La cour d’appel a tout d’abord jugé son licenciement sans cause réelle et sérieuse, constatant que les griefs retenus à l’encontre de la salariée n’étaient pas établis.
Elle a également considéré que les conditions de la rupture du contrat de travail étaient vexatoires car :
-la veille de recevoir sa lettre de licenciement, l’employeur lui avait adressé un courriel lui annonçant la rupture de son contrat ;
-le choix d’une procédure disciplinaire apparaissait infondé et vexatoire au regard de l'investissement manifeste de la salariée dans son travail, avec 5 ans d'ancienneté sans aucun rappel à l'ordre antérieur ;
-lors de la remise en main propre à la salariée sur le lieu de travail d’une copie de sa lettre de licenciement, également adressée par voie postale, l’employeur lui avait sommé de quitter l'entreprise.

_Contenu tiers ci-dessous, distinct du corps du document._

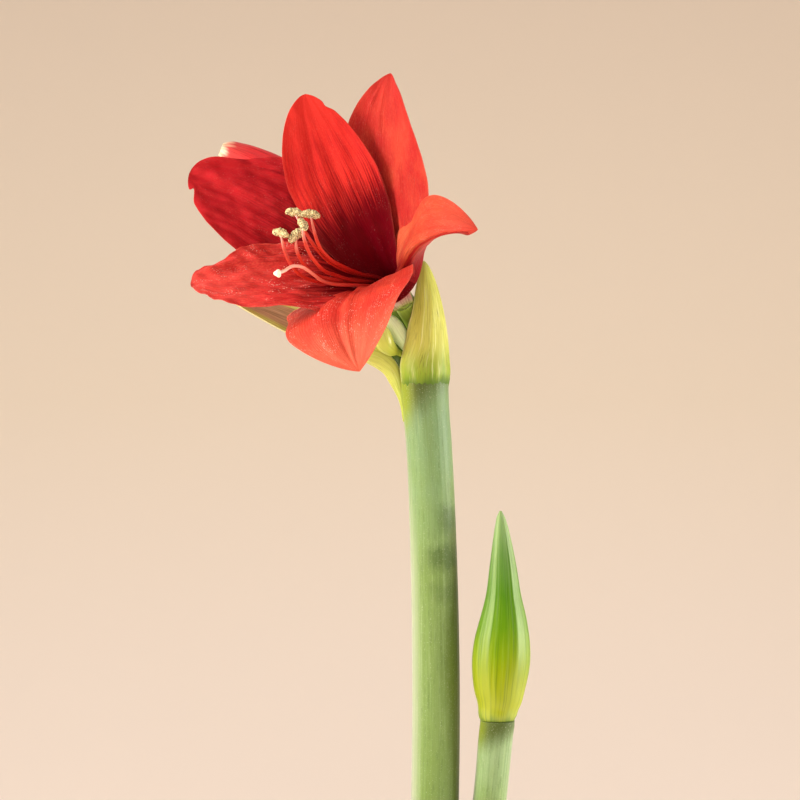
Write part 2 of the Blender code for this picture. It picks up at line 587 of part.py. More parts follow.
def build_stamens(collection):
    """Filaments on a small ring, each with its anther, as one body."""
    pink = make_material("filament_red", (0.75, 0.08, 0.05), 0.40)
    along, aside, up = bloom_frame()
    foot = PLATE_ABOVE + SEAT_GAP / MM + STAMEN_RING_WIRE
    ring_centre = in_bloom((foot, 0, 0)) * MM
    bpy.ops.mesh.primitive_torus_add(major_radius=STAMEN_RING_RADIUS * MM, minor_radius=STAMEN_RING_WIRE * MM,
                                     major_segments=20, minor_segments=8)
    ring = bpy.context.object
    ring.data.transform(Matrix.Translation(Vector(ring_centre)) @ axis_turn(along))
    for owner in list(ring.users_collection):
        owner.objects.unlink(ring)
    collection.objects.link(ring)
    pieces = []
    for index, filament in enumerate(FILAMENTS):
        angle = math.radians(filament["ring_angle"])
        root = (foot, STAMEN_RING_RADIUS * math.cos(angle), STAMEN_RING_RADIUS * math.sin(angle))
        places = [in_bloom(p) for p in [root, *filament["knots"]]]
        knots = [(*place, FILAMENT_RADIUS * (1.0 if i < len(places) - 1 else 0.6))
                 for i, place in enumerate(places)]
        pieces.append(tube(collection, f"filament_{index}", knots, 8, 16, pink))
        work = bmesh.new()
        heading = sum(part * axis for part, axis in zip(filament["anther"], (along, aside, up)))
        size = Matrix.Diagonal((ANTHER_WIDTH * MM / 2, ANTHER_WIDTH * MM / 2, ANTHER_LENGTH * MM / 2, 1.0))
        place = Matrix.Translation(Vector(places[-1] * MM)) @ axis_turn(heading) @ size
        bmesh.ops.create_uvsphere(work, u_segments=8, v_segments=6, radius=1.0, matrix=place)
        pieces.append(solid_from_bmesh(collection, f"anther_{index}", work, pink))
    return union(collection, "bloom_stamens", ring, pieces, pink)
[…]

Pour la cour d’appel, ces éléments caractérisent « une faute de l'employeur qui a été la source d'un préjudice » et la « décision de l'employeur de faire quitter la salariée de son poste de travail sur-le-champ paraît disproportionnée et attachée d'un caractère brutal ainsi que vexatoire dans le contexte de l'entreprise ».
L’employeur, contestant cette décision, a saisi la Cour de cassation.

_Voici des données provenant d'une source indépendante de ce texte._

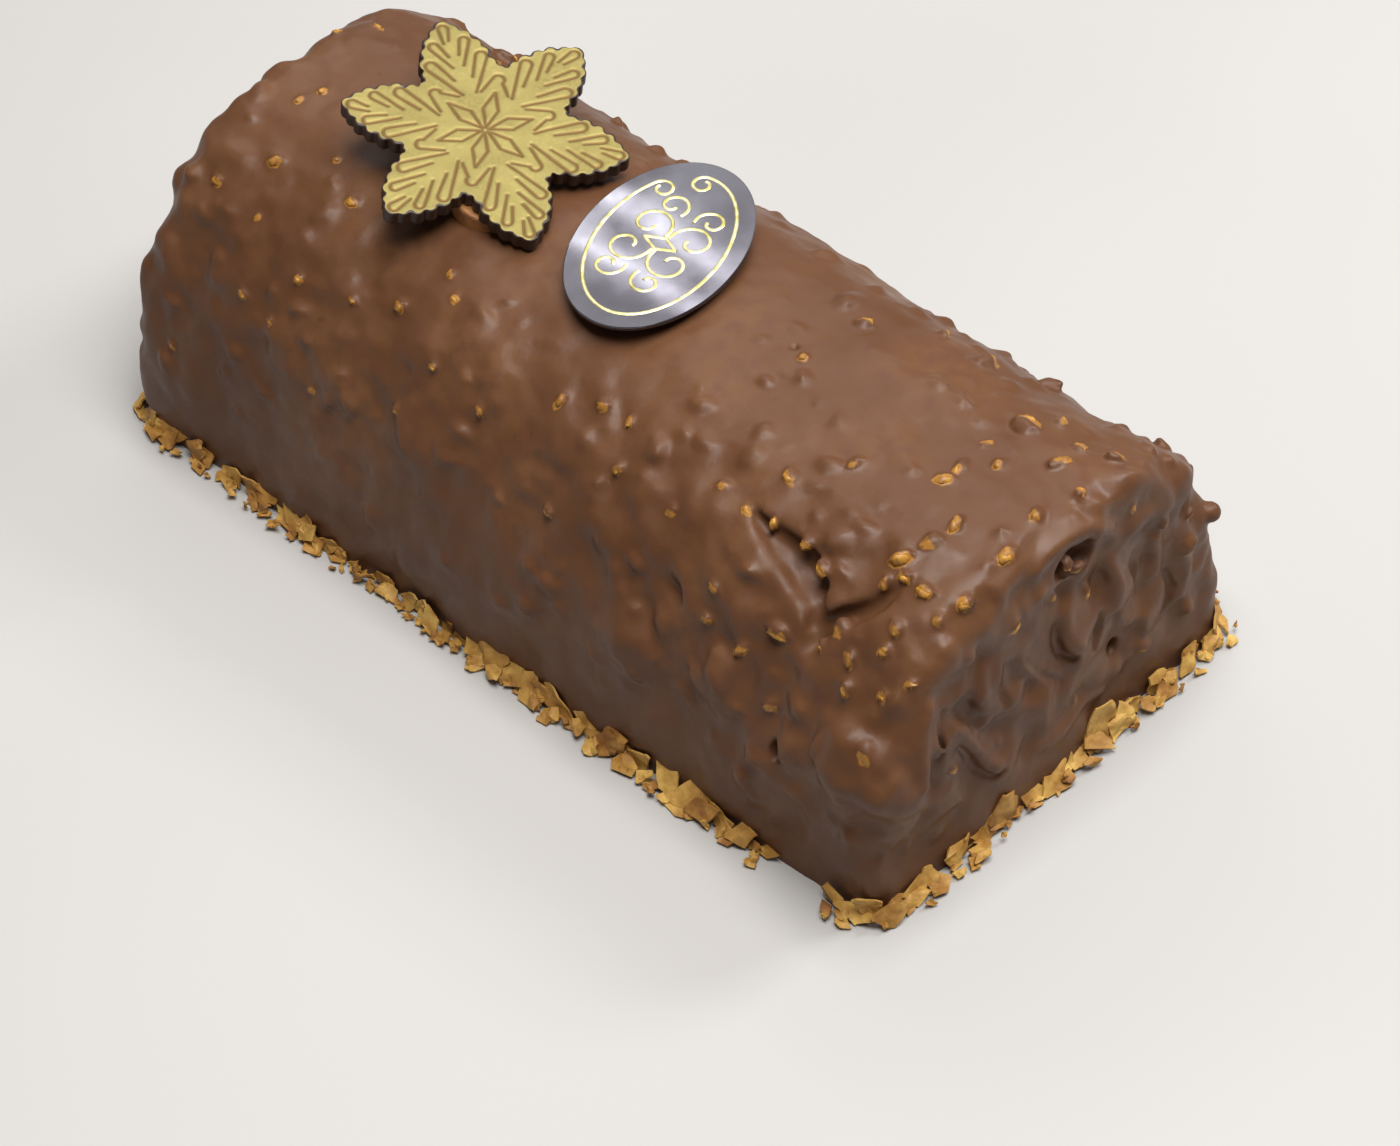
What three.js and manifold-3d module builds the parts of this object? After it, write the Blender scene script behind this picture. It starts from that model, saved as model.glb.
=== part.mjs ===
// Yule log cake: a half-round log under milk chocolate glaze full of chopped nuts, with
// wafer flakes stuck round its foot, a gilded chocolate snowflake and an oval plaque on top.
// Millimetres. +X runs along the log to its front end, -Y is the near side, +Z is up, and
// the origin is the middle of the flat base.

import * as THREE from 'three';
import { mergeVertices } from 'three/addons/utils/BufferGeometryUtils.js';
import Module from 'manifold-3d';

// Driving dimensions of the log
const LOG_LENGTH = 220.6;
const LOG_WIDTH = 110.6;
const LOG_HEIGHT = 71.3;
const HALF_LENGTH = LOG_LENGTH / 2;
const HALF_WIDTH = LOG_WIDTH / 2;
const DOME_POWER = 2.6;
const END_RIM = 6.5;
const END_BULGE = 1.2;
const DOME_STEPS = 28;
const BASE_STEPS = 4;
const RIM_STEPS = 3;
const LENGTH_STEPS = 20;
const CAP_SCALES = [0.84, 0.64, 0.42, 0.2];
const CAP_CENTRE_HEIGHT = 0.42 * LOG_HEIGHT;

// Waves of the poured glaze: height, and lengths along and round the log
const WAVE_HEIGHT = 0.75;
const WAVE_LENGTH_ALONG = 46;
const WAVE_LENGTH_ROUND = 31;
const SAG_HEIGHT = 0.6;
const SAG_PITCH = 23;
const SAG_DRIFT = 9;
const CALM_FOOT_HEIGHT = 12;
const END_RIPPLE_HEIGHT = 0.5;
const END_RIPPLE_WIDTH = 35;
const END_RIPPLE_DROP = 107;

// Chopped nuts under the glaze
const NUT_SEED = 12;
const NUT_COUNT = 166;
const END_NUT_COUNT = 14;
const NUT_RADIUS_SMALL = 1.5;
const NUT_RADIUS_LARGE = 3.1;
const NUT_ROUND_FROM = 2.25;
const NUT_FLATNESS = 0.7;
const NUT_PROUD = 0.5;
const NUT_SPACING = 4.6;
const NUT_LOWEST = 13;
const NUT_BREADTH = [0.6, 0.95];
const NUT_DEPTH = [0.55, 0.8];
const NUT_TILT = 0.7;
const PROUD_NUT_RADIUS = 2.3;
const PROUD_NUT_PLACE = [HALF_LENGTH - 1.5, 48.6, 38.5];

// Wafer flakes at the foot
const FLAKE_SEED = 5;
const FLAKE_PITCH = 8.1;
const FLAKE_WIDTH = [7.0, 11.5];
const FLAKE_HEIGHT = [6.0, 9.5];
const FLAKE_THICKNESS = 1.1;
const FLAKE_CORNERS = [4, 5];
const FLAKE_REACH = [0.8, 1.1];
const FLAKE_TWIST = 0.5;
const FLAKE_LEAN = [0.45, 1.0];
const FLAKE_SINK = 1.3;
const FLAKE_GROUND = 0.25;
const FOOT_CORNER = 7.5;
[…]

La Cour de cassation écarte tout comportement fautif de l’employeur. - La Cour de cassation rappelle que le salarié dont le licenciement est dépourvu de cause réelle et sérieuse peut prétendre à des dommages et intérêts distincts de l'indemnité pour licenciement sans cause réelle et sérieuse en cas de comportement fautif de l'employeur dans les circonstances de la rupture.
En l’espèce, elle ne partage pas l’appréciation des circonstances de la rupture retenue par la cour d’appel.
Elle considère que la cour d’appel a statué « sans caractériser un comportement fautif de l'employeur ayant causé à la salariée un préjudice distinct de celui résultant du licenciement ».
En effet, les juges du fond n’ont, en l’espèce, fait que s’appuyer sur des éléments de la procédure de licenciement. Mais ils n’ont pas établi l’existence de circonstances brutales ou vexatoires (il n’y a pas eu, par exemple, de mise en cause de la probité de la salariée).
L’affaire sera rejugée sur ce point par une autre cour d‘appel.